It pairs with the homestead setup guide, which covers what to build and grow first. Here we focus purely on where the stuff comes from.
A frugal mindset, not a cheap one
Free materials are brilliant, but spend on the few things that genuinely matter — a decent spade, good compost for seedlings, untreated timber near food. Saving £200 on the structure means you can afford the bits worth paying for.
Timber and bed materials
Timber is the biggest single cost on most new plots, and it's where the price gap between sources is widest. A garden centre will happily sell you a tidy raised bed kit, but you'll pay a premium for the packaging and the brand. For the same money you can often build two or three beds yourself.
Builders merchants and timber yards beat garden centres. Your local independent timber yard, or a merchant like a Travis Perkins or Jewson trade counter, will sell rough-sawn boards and decking far cheaper than a retail garden centre. You usually don't need a trade account — just walk in. For DIY-store convenience, Wickes and Screwfix stock decking boards, sleepers and fixings at reasonable prices, and Screwfix is handy for the screws and brackets that hold it all together.

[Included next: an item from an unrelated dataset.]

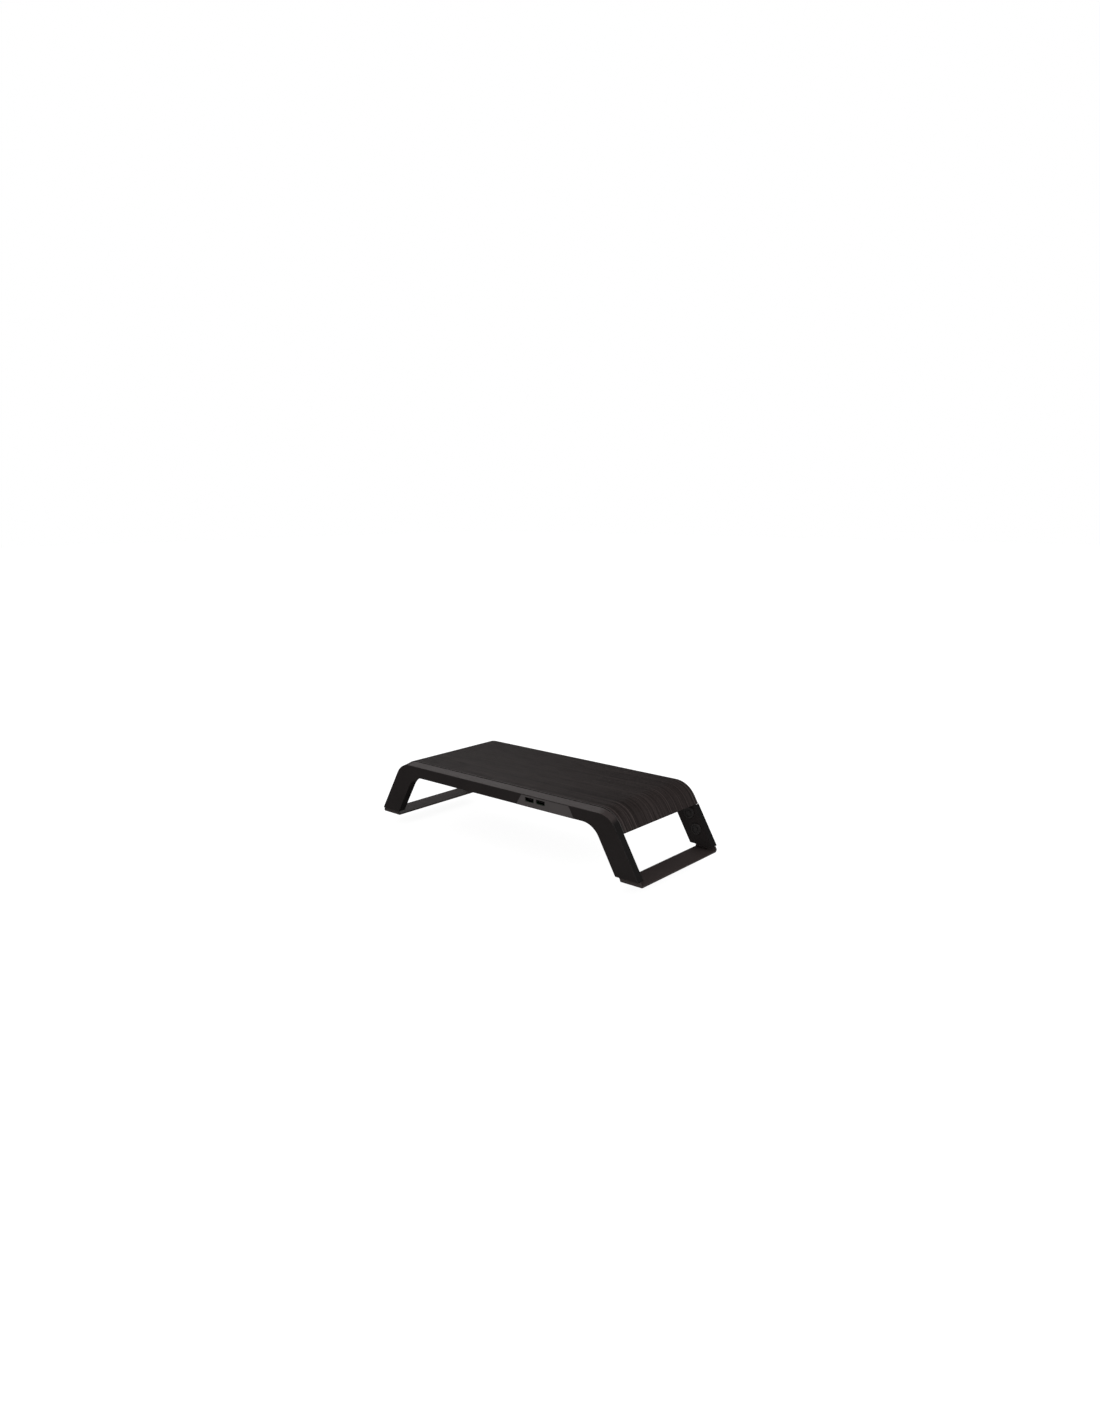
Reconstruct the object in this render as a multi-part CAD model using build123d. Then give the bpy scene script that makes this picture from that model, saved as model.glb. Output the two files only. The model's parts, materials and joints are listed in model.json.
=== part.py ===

Reclaimed scaffold boards are the frugal grower's favourite. They're 38mm thick, sturdy, and a board that's done its time on a building site costs a fraction of new. Try scaffolding firms directly (they sell "tired" boards by the bundle), reclamation yards, and Facebook Marketplace. One board makes a long bed side; they'll last several years untreated and decades if oiled.
Free pallets are everywhere. Industrial estates, builders merchants and shop yards often have a pile they want gone — just ask. Pallets break down into bed sides, compost bays, plant supports and more. There's a whole list of projects in our DIY garden projects guide, and the practical how-to of construction is in building raised beds.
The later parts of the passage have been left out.